People are fleeing Venezuela at the rate of one million a year. According to Forbes, the South American country’s inflation rate is a staggering 808%! But don’t blame the USA for this. Unlike with Cuba, we are still the number one importer of Venezuelan oil and the number one exporter of goods to that benighted country. We essentially support Venezuela, even though it has been led sequentially by rancid America-hating despots like Hugo Chavez and Nicolas Maduro.

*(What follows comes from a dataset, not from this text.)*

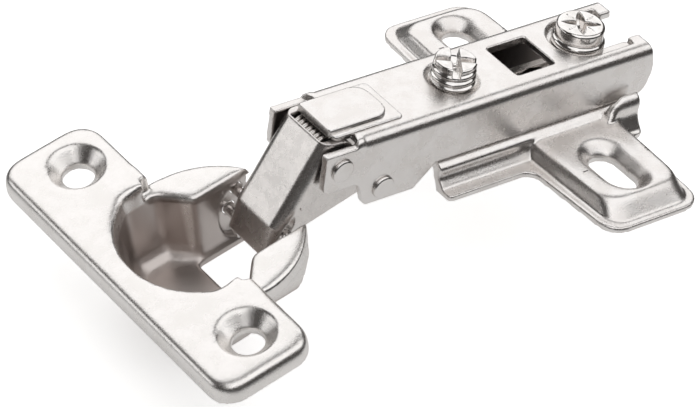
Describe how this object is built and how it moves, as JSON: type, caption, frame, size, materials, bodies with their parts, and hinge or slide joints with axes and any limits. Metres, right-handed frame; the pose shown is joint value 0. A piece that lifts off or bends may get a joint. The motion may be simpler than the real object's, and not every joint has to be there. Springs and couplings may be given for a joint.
{
  "type": "concealed cabinet hinge",
  "caption": "Concealed cup hinge for a cabinet door, open, with link arm, screw cup flange, torsion spring and cross-shaped mounting plate with slotted wings.",
  "frame": {"origin": "middle of the mounting plate's face on the cabinet side, half way between its two slots", "axes": "+X along the arm towards its rear end with the fixing screw, +Y across the arm along the plate's wings, +Z out of the cabinet side towards the screw heads"},
  "size_m": [0.0847, 0.0516, 0.0297],
  "materials": {
    "mounting_plate": "nickel plate over pressed steel",
    "hinge_arm": "nickel plate over pressed steel",
    "arm_front_pin": "nickel plate over pressed steel",
    "arm_rear_pin": "nickel plate over pressed steel",
    "torsion_spring": "spring steel, nickel plated",
    "side_adjusting_screw": "bright nickel plate",
    "fixing_screw": "bright nickel plate",
    "outer_link": "nickel plate over pressed steel",
    "inner_link": "nickel plate over pressed steel",
    "hinge_cup": "nickel plate over pressed steel",
    "cup_stud_near": "nickel plate over pressed steel",
    "cup_stud_far": "nickel plate over pressed steel",
    "cup_pin": "nickel plate over pressed steel"
  },
  "bodies": {
    "plate": {"mounting_plate": "mounting_plate"},
    "fixing_screw_body": {"fixing_screw": "fixing_screw"},
    "arm": {"hinge_arm": "hinge_arm", "arm_front_pin": "arm_front_pin", "arm_rear_pin": "arm_rear_pin", "torsion_spring": "torsion_spring"},
    "side_screw_body": {"side_adjusting_screw": "side_adjusting_screw"},
    "front_link": {"outer_link": "outer_link"},
    "rear_link": {"inner_link": "inner_link"},
    "cup": {"hinge_cup": "hinge_cup", "cup_stud_near": "cup_stud_near", "cup_stud_far": "cup_stud_far", "cup_pin": "cup_pin"}
  },
  "joints": [
    {"name": "arm_depth_slide", "type": "slide", "parent": "plate", "child": "arm", "axis": [1, 0, 0], "range_m": [-0.001, 0.0003]},
    {"name": "fixing_screw_turn", "type": "hinge", "parent": "plate", "child": "fixing_screw_body", "pos_m": [0.00468, 0, 0.0112], "axis": [0, 0, 1], "continuous": true},
    {"name": "side_screw_turn", "type": "hinge", "parent": "arm", "child": "side_screw_body", "pos_m": [-0.01729, 0, 0.0122], "axis": [0, 0, 1], "continuous": true},
    {"name": "outer_link_swing", "type": "hinge", "parent": "arm", "child": "front_link", "pos_m": [-0.03985, 0, 0.00851], "axis": [0, 1, 0], "range_deg": [-4, 0]},
    {"name": "inner_link_swing", "type": "hinge", "parent": "arm", "child": "rear_link", "pos_m": [-0.03224, 0, 0.00341], "axis": [0, 1, 0], "range_deg": [-24.2, 0]},
    {"name": "cup_fold", "type": "hinge", "parent": "front_link", "child": "cup", "pos_m": [-0.04649, 0, -0.00424], "axis": [0, 1, 0], "range_deg": [0, 110.9]}
  ],
  "couplings": [
    {"joint": "outer_link_swing", "follows": "cup_fold", "ratio": -0.03604},
    {"joint": "inner_link_swing", "follows": "cup_fold", "ratio": -0.21818}
  ]
}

But what about Cuba, that other socialist disaster? Aren’t we responsible for its horrible condition? Nonsense. Although we have, until recently, boycotted the island nation, we were virtually alone in this. Tiny Cuba had nothing but trading partners around the globe, if it had anything to trade. Other than a few cigars and erratic supplies of sugar, it didn’t. What was the reason for that? Socialist economics (not to mention a despicable repressive government that jailed dissidents and gays and made life miserable for everyone else, if you weren’t in the nomenklatura).
Perhaps Bernie hasn’t been paying attention — or is deliberately ignoring it — but even his vaunted Scandinavian countries have been deserting socialism for years because of the economic woes it brought on them. Sweden is in such bad shape that its central bank was just now the first to go into negative interest rate territory.

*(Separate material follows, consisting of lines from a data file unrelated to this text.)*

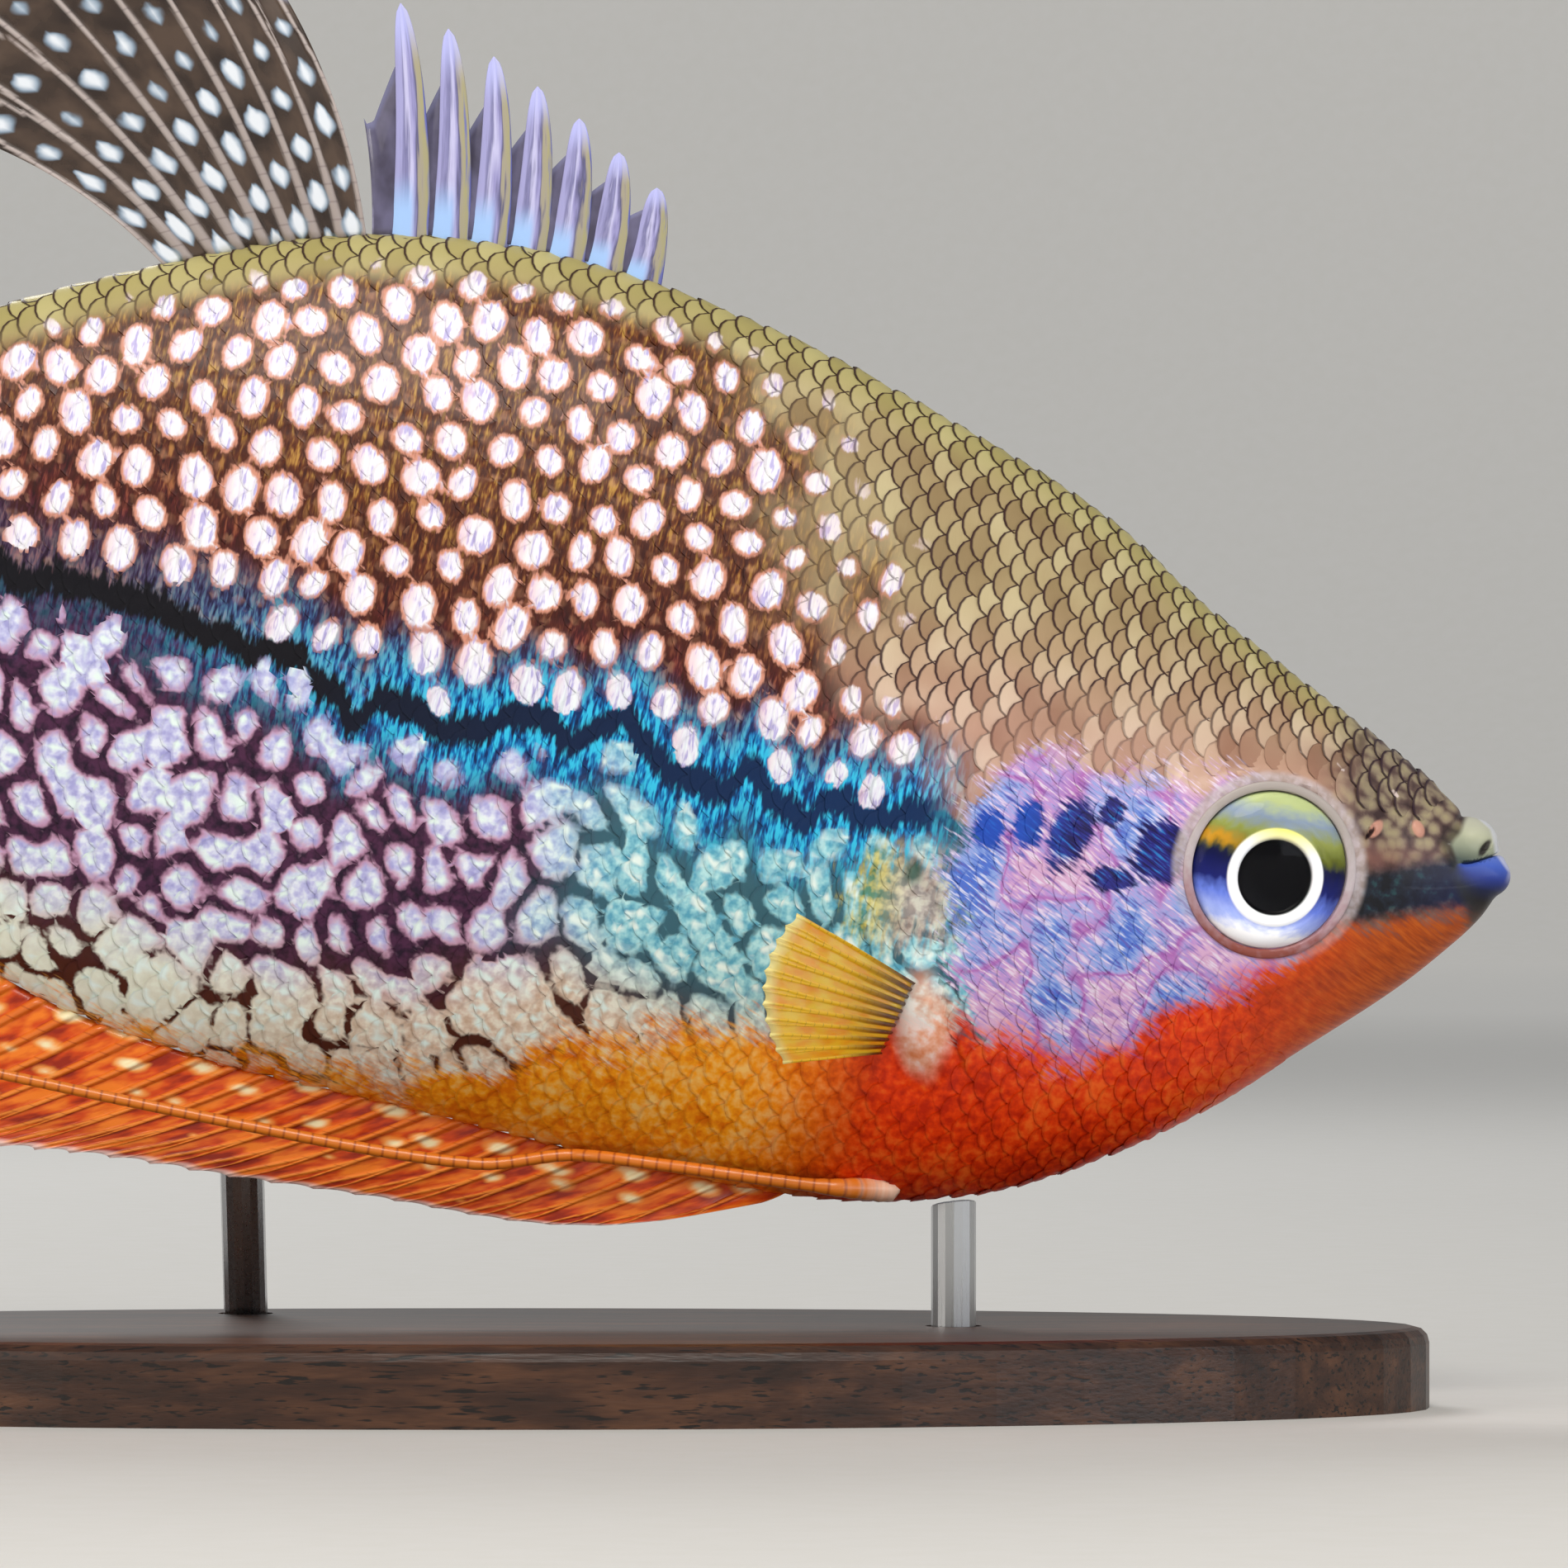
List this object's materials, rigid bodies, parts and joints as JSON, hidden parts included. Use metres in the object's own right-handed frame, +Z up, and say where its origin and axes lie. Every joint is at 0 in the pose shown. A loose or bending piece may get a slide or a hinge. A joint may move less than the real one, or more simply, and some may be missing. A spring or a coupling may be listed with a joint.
{
  "type": "pearl gourami display model",
  "caption": "Life-size still model of a deep-bodied freshwater aquarium fish with threadlike pelvic fins, swimming nose slightly down on a small display stand.",
  "frame": {"origin": "centre of the stand base's flat underside, on the surface the model stands on", "axes": "+X towards the fish's head, +Y towards its left side, +Z up"},
  "size_m": [0.1182, 0.042, 0.0825],
  "materials": {
    "head_skin": "moist olive-brown fish skin",
    "jaw_skin": "moist blue-grey lip skin",
    "gill_cover_skin": "pearly lilac skin over bone",
    "eye": "wet, clear and glossy",
    "body_skin": "scaled skin with white pearls on a brown net",
    "dorsal_fin": "translucent membrane between rays",
    "anal_fin": "orange-red membrane between rays",
    "tail_fin": "spotted translucent membrane between rays",
    "pectoral_fin": "clear yellow membrane between rays",
    "pelvic_fin": "orange thread",
    "stand_base": "dark oiled hardwood",
    "stand_rod": "satin stainless steel"
  },
  "bodies": {
    "root": {"head": "head_skin", "jaw": "jaw_skin", "gill_cover_right": "gill_cover_skin", "gill_cover_left": "gill_cover_skin", "eye_right": "eye", "eye_left": "eye", "trunk": "body_skin", "tail_stalk": "body_skin", "dorsal_fin": "dorsal_fin", "anal_fin": "anal_fin", "tail_fin": "tail_fin", "pectoral_fin_right": "pectoral_fin", "pectoral_fin_left": "pectoral_fin", "pelvic_fin_right": "pelvic_fin", "pelvic_fin_left": "pelvic_fin", "stand_base": "stand_base", "stand_rod_front": "stand_rod", "stand_rod_rear": "stand_rod"}
  },
  "joints": []
}
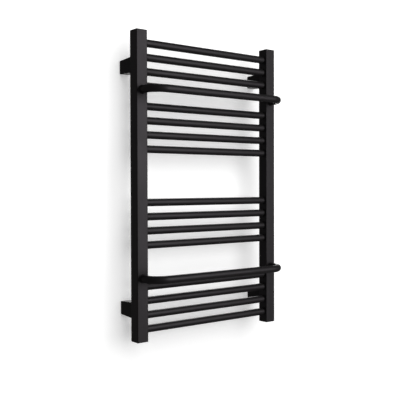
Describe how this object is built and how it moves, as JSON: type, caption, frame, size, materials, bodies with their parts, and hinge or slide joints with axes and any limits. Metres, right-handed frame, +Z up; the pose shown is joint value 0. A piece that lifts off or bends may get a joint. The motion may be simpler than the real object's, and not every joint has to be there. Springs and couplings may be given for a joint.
{
  "type": "towel warmer rack",
  "caption": "Wall-hung ladder towel warmer with square uprights, grouped round cross bars, bent towel rails in front and tapered brackets that set the wall distance.",
  "frame": {"origin": "centre of the four wall screws, on the wall plane", "axes": "+Y points into the wall, +Z up, +X to the right seen from the room, so the room is towards -Y"},
  "size_m": [0.515, 0.164, 0.86],
  "materials": {
    "powder_coat": "satin black powder coat with a fine even texture",
    "housing_plastic": "matt black moulded nylon",
    "spigot_alloy": "turned aluminium",
    "plain_steel": "bare turned steel, threads left unpainted",
    "nickel_plate": "nickel plated brass",
    "zinc_plate": "zinc plated steel",
    "black_steel": "black oxide steel",
    "seal_rubber": "smooth black rubber"
  },
  "bodies": {
    "wall_spigots": {"upper_left_wall_spigot": "spigot_alloy", "upper_right_wall_spigot": "spigot_alloy", "lower_left_wall_spigot": "spigot_alloy", "lower_right_wall_spigot": "spigot_alloy"},
    "rack": {"left_upright": "powder_coat", "right_upright": "powder_coat", "cross_bar_01": "powder_coat", "cross_bar_02": "powder_coat", "cross_bar_03": "powder_coat", "cross_bar_04": "powder_coat", "cross_bar_05": "powder_coat", "cross_bar_06": "powder_coat", "cross_bar_07": "powder_coat", "cross_bar_08": "powder_coat", "cross_bar_09": "powder_coat", "cross_bar_10": "powder_coat", "cross_bar_11": "powder_coat", "cross_bar_12": "powder_coat", "cross_bar_13": "powder_coat", "cross_bar_14": "powder_coat", "cross_bar_15": "powder_coat", "cross_bar_16": "powder_coat", "upper_towel_rail": "powder_coat", "lower_towel_rail": "powder_coat", "left_top_plate": "powder_coat", "left_bottom_plate": "powder_coat", "right_top_plate": "powder_coat", "right_bottom_plate": "powder_coat", "left_pipe_socket": "plain_steel", "left_rear_socket": "plain_steel", "right_pipe_socket": "plain_steel", "right_rear_socket": "plain_steel", "weld_studs": "plain_steel", "air_vent_body": "nickel_plate", "blanking_plug": "nickel_plate", "air_vent_seal": "seal_rubber", "blanking_plug_seal": "seal_rubber", "upper_left_bracket_housing": "housing_plastic", "upper_right_bracket_housing": "housing_plastic", "lower_left_bracket_housing": "housing_plastic", "lower_right_bracket_housing": "housing_plastic", "housing_washers": "zinc_plate", "housing_nuts": "zinc_plate", "grub_screws": "black_steel"},
    "bleed_spindle": {"bleed_spindle": "nickel_plate"}
  },
  "joints": [
    {"name": "wall_distance", "type": "slide", "parent": "wall_spigots", "child": "rack", "axis": [0, -1, 0], "range_m": [0, 0.015]},
    {"name": "bleed_turn", "type": "hinge", "parent": "rack", "child": "bleed_spindle", "pos_m": [-0.24, -0.06, 0.414], "axis": [0, 1, 0], "range_deg": [0, 360]}
  ]
}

And this sad economic tale doesn’t even touch on what we know about socialism and its incestuous relationship with the most mass-murdering totalitarian regimes in human history — Mao’s China, Stalin’s Soviet Union, Nazi Germany, Mussolini’s Italy, Cambodia — responsible for well over a hundred million innocent deaths between them through gulags, concentrations camps or mass starvation. Was it accidental that they all began as socialisms, many utilizing “democratic” rhetoric?

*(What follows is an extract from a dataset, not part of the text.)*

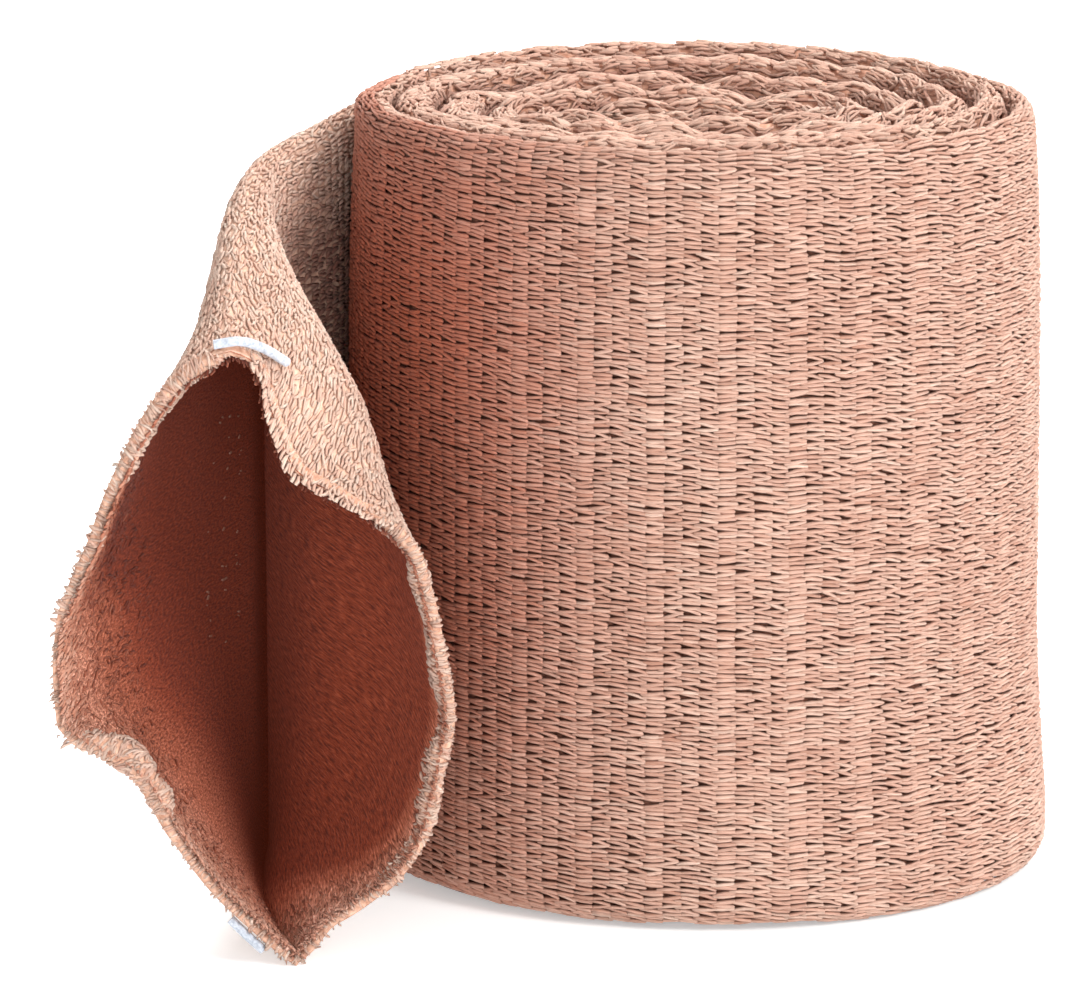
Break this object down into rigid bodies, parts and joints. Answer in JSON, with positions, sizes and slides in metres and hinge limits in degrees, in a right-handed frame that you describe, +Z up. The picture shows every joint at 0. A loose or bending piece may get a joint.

I’m not saying that Bernie Sanders is the next Pol Pot. He most decidedly is not. What I am saying is that he is a pompous morally narcissistic fool who is misleading the American public about socialism, most specifically our youth, and adversely affecting the future of our country and the world. As a potential president, he must be confronted now. Do not rely on the assumption, as many do, that he will be laughed off in a general election. Mass movements can be seductive and easily run out of control, as the above-referenced countries should remind us. If you’re looking for a simple refresher course on socialism vs. capitalism as a guide for young (and old) people around you who might be “Feeling the Bern,” here’s a place to start.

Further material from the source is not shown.